Alternatively, we can come up with a better name for the codebase.

dfarrell07 commented 10 years ago

I'm going to try extracting a simple project first, to get a feel for how this should be done. Something like color_sensor.py. Thoughts on that new repo's structure:

README.md
LICENSE.txt
__init__.py
setup.py
config.yaml
color_sensor.py
lib/
--lib.py
tests/
--test_color_sensor.py
logs/

How should pybbb fit into all of this? It's a dependency of color_sensor.py. I guess I need to take a look at the details of setup.py, maybe use the install_requires key. Any info on this would be helpful, @napratin and @jschornick.

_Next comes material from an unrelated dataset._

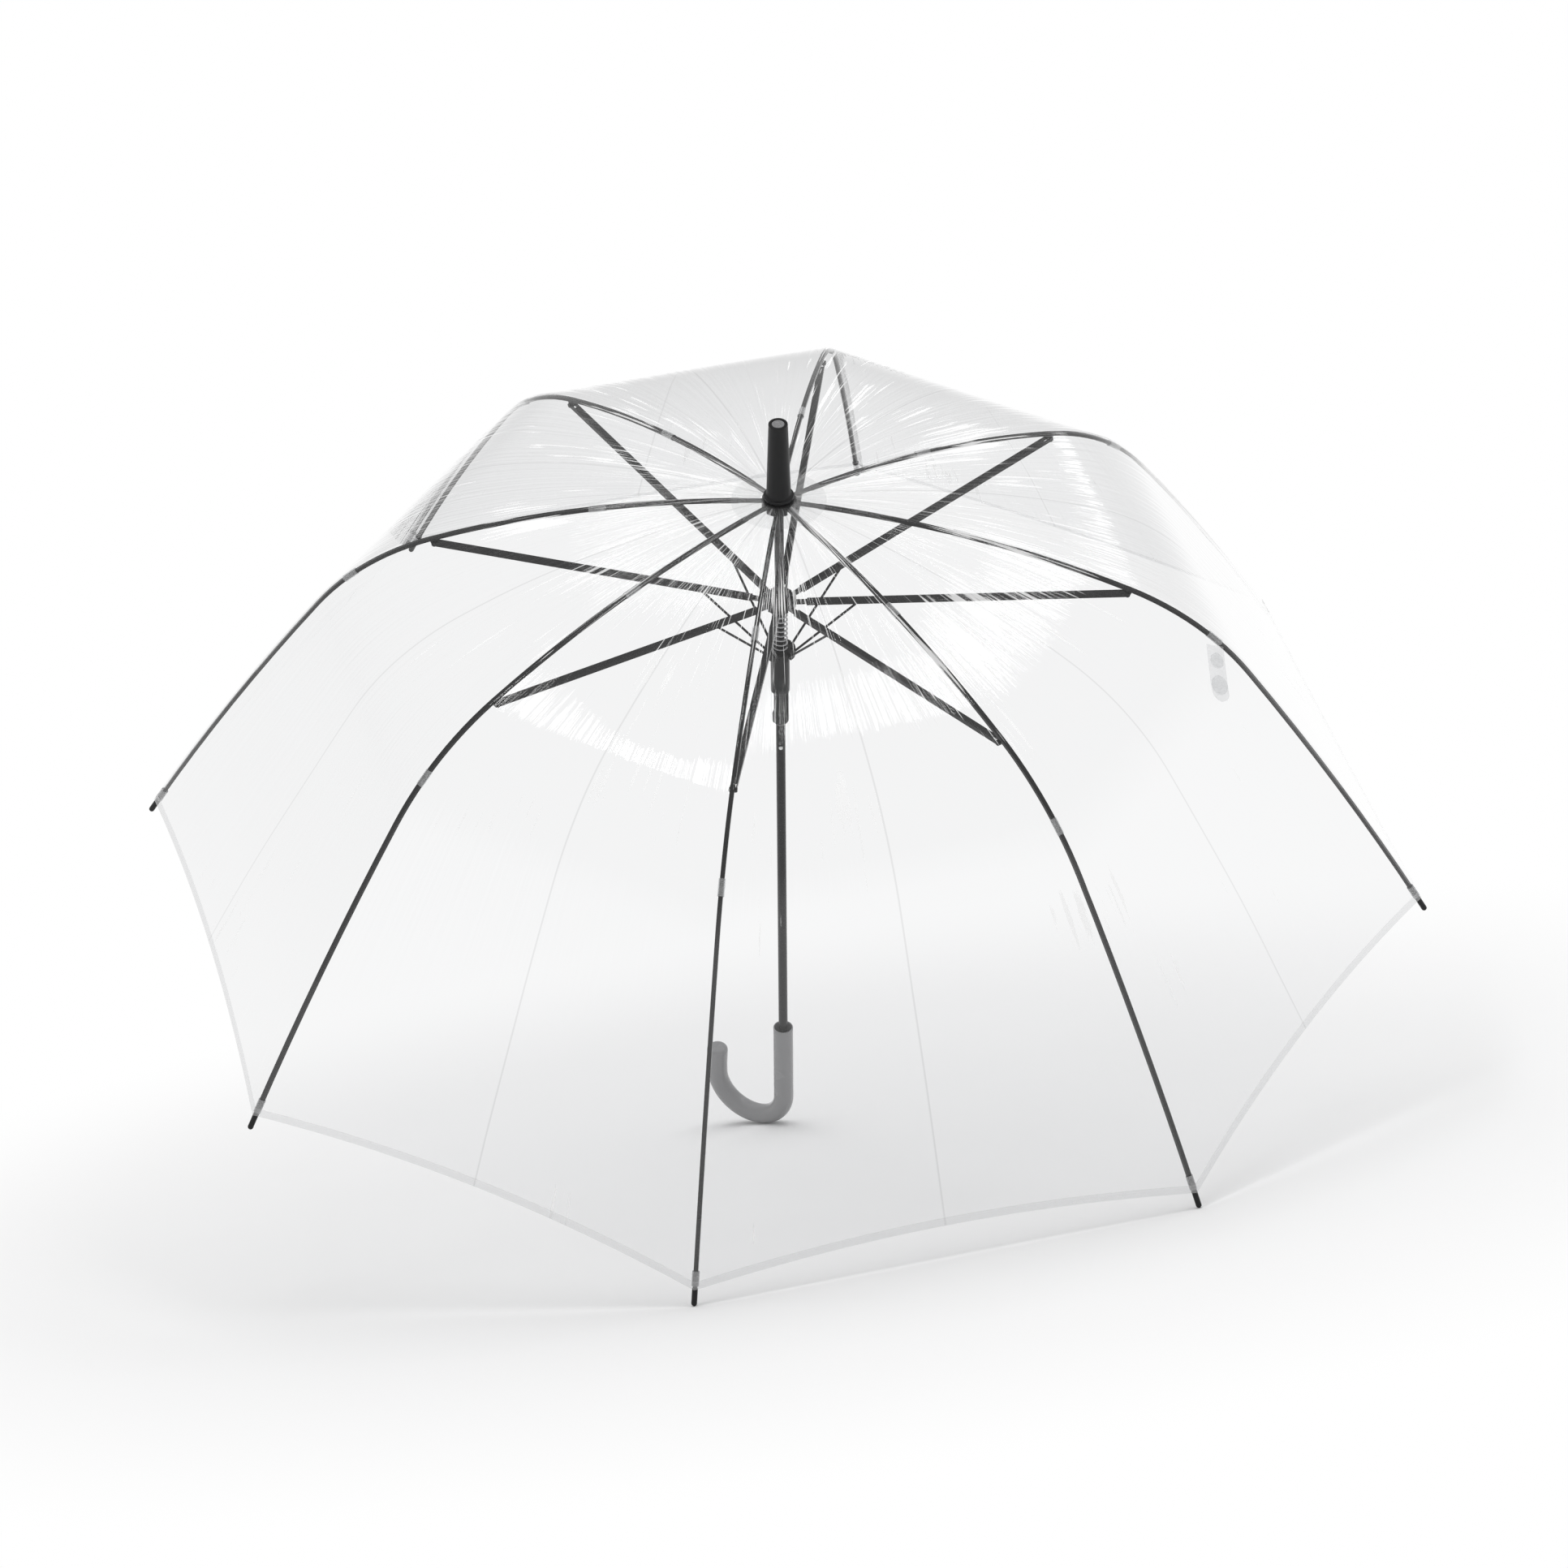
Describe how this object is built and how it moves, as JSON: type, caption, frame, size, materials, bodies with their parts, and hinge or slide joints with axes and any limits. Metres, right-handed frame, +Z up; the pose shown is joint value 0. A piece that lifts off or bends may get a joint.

dfarrell07 commented 10 years ago

Mostly dumping this here as a note to myself. So far, this command seems to refactor history to create a repo for color_sensor.py:

[~/robot/bot]$ git filter-branch --index-filter "git rm --cached -qr -- . && git reset -q -- ./lib/lib.py ./lib/tests/test_lib.py ./README.md ./LICENSE.txt config.yaml hardware/color_sensor.py hardware/tests/color_sensor.py logs .gitignore __init__.py lib/__init__.py hardware/__init__.py hardware/tests/__init__.py pybbb setup.py simulator" 
Rewrite bcdd735dc501b4334eacdf23029ffe684f06db77 (1016/1016)
Ref 'refs/heads/master' was rewritten
[~/robot/bot]$ ls                                                                                    [master] 18:48:04
config.yaml  hardware  __init__.py  lib  LICENSE.txt  logs  pybbb  README.md  setup.py  simulator
dfarrell07 commented 10 years ago

Initial stab at a color sensor library.

Known issues:

git filter-branch --index-filter "git rm --cached -qr -- . && git reset -q -- ./lib/lib.py ./lib/tests/test_lib.py ./README.md ./LICENSE.txt config.yaml hardware/color_sensor.py hardware/tests/color_sensor.py logs .gitignore __init__.py lib/__init__.py hardware/__init__.py hardware/tests/__init__.py pybbb setup.py simulator .gitmodules"
git mv hardware/color_sensor.py .
git mv hardware/tests/ .
<lots of minor cleanup of unused code>
dfarrell07 commented 10 years ago

Shows 1016 commits, which is the right number for the full bot repo, but I expected ones that have nothing to do with the code in that repo to be nuked.

I fixed this by using commands of this type:

git filter-branch --force --index-filter 'git rm --cached -r --ignore-unmatch <files to remove>' --prune-empty --tag-name-filter cat -- --all

PyTCS3472 is now in reasonable shape. I need to revisit its install process, its README and the TODOs noted above.

dfarrell07 commented 10 years ago

For the sake of documentation, these two commands work well to extract a small number of files from a repo:

# I'm extracting lib, in this example
git filter-branch --subdirectory-filter lib --prune-empty -- --all        
git filter-branch --force --index-filter 'git rm --cached -r --ignore-unmatch messages.py' --prune-empty --tag-name-filter cat -- --all

Previous attempts left commits for which the relevant files no longer exist to be deleted.

R00ney commented 10 years ago

Wow. Can't even imagine the research necessary to put together commands with that many options attached. Nice work.